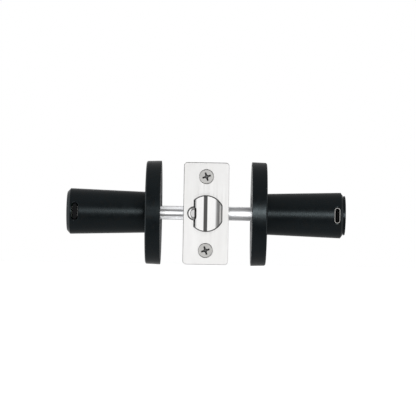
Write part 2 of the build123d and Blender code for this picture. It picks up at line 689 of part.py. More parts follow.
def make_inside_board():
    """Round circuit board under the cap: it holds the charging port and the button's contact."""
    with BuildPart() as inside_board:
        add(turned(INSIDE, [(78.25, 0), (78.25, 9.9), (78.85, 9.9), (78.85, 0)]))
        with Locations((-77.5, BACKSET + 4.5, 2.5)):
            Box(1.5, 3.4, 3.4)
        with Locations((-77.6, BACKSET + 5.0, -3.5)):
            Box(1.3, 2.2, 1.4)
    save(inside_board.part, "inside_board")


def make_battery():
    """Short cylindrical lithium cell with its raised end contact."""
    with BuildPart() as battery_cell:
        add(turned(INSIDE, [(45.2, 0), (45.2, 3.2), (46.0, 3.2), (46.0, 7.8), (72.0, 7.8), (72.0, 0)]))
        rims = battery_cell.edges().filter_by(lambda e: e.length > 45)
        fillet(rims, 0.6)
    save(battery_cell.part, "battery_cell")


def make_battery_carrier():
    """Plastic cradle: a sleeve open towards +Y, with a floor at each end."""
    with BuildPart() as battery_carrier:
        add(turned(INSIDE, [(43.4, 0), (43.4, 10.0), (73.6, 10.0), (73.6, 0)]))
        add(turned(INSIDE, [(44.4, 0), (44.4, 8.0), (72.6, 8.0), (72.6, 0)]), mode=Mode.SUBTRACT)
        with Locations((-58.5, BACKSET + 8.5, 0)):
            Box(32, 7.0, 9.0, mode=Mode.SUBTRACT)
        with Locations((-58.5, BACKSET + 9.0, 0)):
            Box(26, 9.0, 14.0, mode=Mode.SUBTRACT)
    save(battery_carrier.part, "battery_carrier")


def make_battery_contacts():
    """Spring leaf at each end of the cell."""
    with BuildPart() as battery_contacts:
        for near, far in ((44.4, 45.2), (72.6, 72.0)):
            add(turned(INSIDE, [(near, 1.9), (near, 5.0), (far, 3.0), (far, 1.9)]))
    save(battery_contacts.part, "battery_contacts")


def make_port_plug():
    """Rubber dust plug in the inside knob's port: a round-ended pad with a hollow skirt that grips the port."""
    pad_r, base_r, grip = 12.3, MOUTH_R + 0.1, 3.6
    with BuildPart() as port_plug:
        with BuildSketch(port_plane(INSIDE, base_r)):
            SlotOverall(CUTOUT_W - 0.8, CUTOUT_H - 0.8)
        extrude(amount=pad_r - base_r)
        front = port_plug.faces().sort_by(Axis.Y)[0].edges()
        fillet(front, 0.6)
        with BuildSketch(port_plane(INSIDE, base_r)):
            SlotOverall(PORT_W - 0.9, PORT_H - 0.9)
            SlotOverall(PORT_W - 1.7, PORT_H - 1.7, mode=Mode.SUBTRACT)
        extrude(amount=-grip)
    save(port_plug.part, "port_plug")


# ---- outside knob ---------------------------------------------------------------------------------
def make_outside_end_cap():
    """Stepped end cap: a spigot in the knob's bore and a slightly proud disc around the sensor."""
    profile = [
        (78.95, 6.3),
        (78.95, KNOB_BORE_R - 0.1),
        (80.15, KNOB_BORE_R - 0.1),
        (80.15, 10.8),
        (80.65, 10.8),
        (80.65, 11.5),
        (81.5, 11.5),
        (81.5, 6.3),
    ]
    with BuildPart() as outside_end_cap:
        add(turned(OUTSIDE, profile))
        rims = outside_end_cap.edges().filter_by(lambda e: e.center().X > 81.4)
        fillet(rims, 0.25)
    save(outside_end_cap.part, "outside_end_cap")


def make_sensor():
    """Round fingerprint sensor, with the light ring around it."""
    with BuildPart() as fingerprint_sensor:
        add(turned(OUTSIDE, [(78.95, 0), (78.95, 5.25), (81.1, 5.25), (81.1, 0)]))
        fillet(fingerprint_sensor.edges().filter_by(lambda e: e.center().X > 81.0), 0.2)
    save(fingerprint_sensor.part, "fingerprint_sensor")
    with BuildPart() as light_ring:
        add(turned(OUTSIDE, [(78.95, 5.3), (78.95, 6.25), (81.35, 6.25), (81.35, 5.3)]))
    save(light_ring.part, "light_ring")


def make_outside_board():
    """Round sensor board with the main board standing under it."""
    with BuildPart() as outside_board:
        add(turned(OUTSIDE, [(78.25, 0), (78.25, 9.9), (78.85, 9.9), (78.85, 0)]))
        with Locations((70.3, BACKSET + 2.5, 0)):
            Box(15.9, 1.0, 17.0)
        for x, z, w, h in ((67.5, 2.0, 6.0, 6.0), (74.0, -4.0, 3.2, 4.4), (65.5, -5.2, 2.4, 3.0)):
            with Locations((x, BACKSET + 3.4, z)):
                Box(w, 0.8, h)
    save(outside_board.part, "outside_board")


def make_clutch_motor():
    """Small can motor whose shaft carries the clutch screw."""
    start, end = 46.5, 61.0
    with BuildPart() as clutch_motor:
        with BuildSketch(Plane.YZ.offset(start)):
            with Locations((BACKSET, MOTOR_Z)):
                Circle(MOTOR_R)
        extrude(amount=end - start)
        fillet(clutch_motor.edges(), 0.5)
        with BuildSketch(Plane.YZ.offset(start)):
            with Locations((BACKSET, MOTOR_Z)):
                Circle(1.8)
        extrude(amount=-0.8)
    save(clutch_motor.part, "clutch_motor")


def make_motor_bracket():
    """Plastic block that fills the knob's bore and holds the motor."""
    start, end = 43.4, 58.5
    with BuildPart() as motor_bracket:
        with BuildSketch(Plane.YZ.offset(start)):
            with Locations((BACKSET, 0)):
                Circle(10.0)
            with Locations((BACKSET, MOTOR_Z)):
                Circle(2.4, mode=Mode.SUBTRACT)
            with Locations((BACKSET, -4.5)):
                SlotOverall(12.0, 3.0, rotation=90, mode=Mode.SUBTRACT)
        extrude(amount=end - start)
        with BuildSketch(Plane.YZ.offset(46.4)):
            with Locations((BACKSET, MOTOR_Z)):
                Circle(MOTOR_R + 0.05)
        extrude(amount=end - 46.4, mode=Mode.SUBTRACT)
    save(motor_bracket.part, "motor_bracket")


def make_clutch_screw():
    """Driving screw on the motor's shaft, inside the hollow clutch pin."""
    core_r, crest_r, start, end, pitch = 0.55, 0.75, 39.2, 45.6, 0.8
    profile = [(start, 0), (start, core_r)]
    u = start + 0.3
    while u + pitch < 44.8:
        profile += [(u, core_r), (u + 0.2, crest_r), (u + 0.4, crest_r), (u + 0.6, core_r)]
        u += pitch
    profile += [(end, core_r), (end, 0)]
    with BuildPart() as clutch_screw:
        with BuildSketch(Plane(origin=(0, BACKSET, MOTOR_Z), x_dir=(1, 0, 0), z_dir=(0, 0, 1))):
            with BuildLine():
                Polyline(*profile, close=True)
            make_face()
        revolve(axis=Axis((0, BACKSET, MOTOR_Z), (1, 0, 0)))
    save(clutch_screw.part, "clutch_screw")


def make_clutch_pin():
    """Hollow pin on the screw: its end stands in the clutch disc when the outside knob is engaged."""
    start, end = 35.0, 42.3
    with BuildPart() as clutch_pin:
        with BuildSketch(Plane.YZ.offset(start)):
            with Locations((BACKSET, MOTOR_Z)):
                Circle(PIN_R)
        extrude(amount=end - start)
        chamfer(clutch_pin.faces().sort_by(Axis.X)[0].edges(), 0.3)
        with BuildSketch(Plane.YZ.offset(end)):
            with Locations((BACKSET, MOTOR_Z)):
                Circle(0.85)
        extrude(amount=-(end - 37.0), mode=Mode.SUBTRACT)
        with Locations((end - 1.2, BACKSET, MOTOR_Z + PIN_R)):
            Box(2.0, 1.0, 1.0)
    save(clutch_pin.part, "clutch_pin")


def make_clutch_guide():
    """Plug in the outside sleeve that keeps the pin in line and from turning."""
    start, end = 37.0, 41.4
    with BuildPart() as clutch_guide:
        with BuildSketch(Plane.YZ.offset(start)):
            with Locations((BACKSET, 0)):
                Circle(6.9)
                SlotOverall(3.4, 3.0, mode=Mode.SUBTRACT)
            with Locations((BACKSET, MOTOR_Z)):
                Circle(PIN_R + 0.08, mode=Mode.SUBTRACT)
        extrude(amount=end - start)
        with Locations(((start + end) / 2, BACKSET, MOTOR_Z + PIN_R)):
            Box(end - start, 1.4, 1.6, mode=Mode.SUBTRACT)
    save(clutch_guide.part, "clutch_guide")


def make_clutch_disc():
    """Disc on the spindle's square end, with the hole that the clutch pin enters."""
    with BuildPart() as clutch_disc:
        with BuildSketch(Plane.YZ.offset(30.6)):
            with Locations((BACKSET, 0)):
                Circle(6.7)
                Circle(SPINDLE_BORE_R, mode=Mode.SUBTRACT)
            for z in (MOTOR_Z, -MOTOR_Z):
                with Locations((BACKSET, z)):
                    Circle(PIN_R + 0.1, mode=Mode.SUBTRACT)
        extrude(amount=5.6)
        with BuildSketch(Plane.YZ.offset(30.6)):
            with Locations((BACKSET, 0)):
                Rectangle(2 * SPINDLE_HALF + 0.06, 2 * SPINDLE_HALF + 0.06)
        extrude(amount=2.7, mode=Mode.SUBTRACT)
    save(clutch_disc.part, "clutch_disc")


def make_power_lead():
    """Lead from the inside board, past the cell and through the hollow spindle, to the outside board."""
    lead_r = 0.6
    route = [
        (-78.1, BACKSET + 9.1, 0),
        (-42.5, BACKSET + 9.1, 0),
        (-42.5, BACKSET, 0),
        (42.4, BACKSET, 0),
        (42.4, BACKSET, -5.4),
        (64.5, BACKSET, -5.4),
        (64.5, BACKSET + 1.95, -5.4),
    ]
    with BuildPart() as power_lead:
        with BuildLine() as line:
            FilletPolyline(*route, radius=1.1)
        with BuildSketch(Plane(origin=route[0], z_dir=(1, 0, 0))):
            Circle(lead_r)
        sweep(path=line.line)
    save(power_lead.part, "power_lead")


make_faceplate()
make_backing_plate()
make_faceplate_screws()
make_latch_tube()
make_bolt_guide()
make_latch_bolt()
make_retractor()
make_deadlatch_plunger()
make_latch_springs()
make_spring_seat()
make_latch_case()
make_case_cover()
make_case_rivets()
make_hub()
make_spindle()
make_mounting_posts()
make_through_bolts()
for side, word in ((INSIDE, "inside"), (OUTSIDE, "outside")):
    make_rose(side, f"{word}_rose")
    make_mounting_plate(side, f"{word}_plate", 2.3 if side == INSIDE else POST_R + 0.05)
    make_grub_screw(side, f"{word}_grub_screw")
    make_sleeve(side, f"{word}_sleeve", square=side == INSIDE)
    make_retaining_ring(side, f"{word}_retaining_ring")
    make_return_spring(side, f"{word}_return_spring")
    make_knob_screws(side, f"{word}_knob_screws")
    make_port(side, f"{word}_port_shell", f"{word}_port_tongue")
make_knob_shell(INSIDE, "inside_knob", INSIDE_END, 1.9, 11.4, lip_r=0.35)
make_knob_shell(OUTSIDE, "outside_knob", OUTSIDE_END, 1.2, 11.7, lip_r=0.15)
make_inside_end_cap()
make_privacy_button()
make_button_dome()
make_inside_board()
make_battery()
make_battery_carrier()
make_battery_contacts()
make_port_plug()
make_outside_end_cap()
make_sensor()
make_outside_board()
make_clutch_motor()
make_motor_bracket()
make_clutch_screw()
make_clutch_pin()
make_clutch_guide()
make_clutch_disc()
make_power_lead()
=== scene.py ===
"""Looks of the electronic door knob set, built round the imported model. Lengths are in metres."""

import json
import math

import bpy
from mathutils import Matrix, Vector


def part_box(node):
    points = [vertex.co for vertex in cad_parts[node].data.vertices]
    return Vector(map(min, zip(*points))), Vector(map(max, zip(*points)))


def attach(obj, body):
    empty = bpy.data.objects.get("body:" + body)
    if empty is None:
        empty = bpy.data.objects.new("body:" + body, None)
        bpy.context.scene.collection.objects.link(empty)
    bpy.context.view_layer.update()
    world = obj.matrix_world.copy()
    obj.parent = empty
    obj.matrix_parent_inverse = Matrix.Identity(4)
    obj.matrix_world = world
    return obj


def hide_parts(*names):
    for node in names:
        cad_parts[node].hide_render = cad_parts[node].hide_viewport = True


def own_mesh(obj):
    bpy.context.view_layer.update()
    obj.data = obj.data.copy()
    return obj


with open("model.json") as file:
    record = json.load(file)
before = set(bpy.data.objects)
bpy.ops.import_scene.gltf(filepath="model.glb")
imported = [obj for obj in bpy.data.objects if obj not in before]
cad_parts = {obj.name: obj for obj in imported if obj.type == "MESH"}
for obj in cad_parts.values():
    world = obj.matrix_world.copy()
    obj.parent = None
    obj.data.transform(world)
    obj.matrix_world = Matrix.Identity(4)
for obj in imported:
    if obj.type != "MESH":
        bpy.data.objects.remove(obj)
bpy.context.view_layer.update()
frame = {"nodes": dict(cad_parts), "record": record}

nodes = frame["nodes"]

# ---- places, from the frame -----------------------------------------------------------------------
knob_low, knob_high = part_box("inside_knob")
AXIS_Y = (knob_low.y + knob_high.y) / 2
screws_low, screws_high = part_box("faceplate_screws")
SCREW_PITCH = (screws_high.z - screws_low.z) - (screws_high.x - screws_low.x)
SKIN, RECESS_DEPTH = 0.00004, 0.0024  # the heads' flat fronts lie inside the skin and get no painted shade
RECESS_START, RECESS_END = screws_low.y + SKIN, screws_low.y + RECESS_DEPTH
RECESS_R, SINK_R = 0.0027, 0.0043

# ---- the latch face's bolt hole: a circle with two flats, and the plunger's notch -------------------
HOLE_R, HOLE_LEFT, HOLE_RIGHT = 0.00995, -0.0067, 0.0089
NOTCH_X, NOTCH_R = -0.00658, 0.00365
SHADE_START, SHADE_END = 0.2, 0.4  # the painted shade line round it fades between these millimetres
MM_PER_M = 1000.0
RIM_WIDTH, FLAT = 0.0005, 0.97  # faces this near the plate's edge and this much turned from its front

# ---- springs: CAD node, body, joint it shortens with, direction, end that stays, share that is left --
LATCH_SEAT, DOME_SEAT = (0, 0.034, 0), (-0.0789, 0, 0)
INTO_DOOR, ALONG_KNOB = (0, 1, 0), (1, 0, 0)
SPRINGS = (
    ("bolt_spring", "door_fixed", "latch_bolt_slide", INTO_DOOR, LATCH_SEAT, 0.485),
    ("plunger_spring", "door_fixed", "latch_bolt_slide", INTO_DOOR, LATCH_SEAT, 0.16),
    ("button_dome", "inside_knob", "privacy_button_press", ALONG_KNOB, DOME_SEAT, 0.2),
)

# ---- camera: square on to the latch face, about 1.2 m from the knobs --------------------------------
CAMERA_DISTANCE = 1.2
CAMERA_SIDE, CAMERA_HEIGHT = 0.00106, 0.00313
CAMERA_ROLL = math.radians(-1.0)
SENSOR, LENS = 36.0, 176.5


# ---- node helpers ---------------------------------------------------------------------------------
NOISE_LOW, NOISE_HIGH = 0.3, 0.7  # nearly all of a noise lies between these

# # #

**GOAL:** Copy all lines from the material that include "body".

**TASK SOLUTION:**
def attach(obj, body):
    empty = bpy.data.objects.get("body:" + body)
        empty = bpy.data.objects.new("body:" + body, None)
# ---- springs: CAD node, body, joint it shortens with, direction, end that stays, share that is left --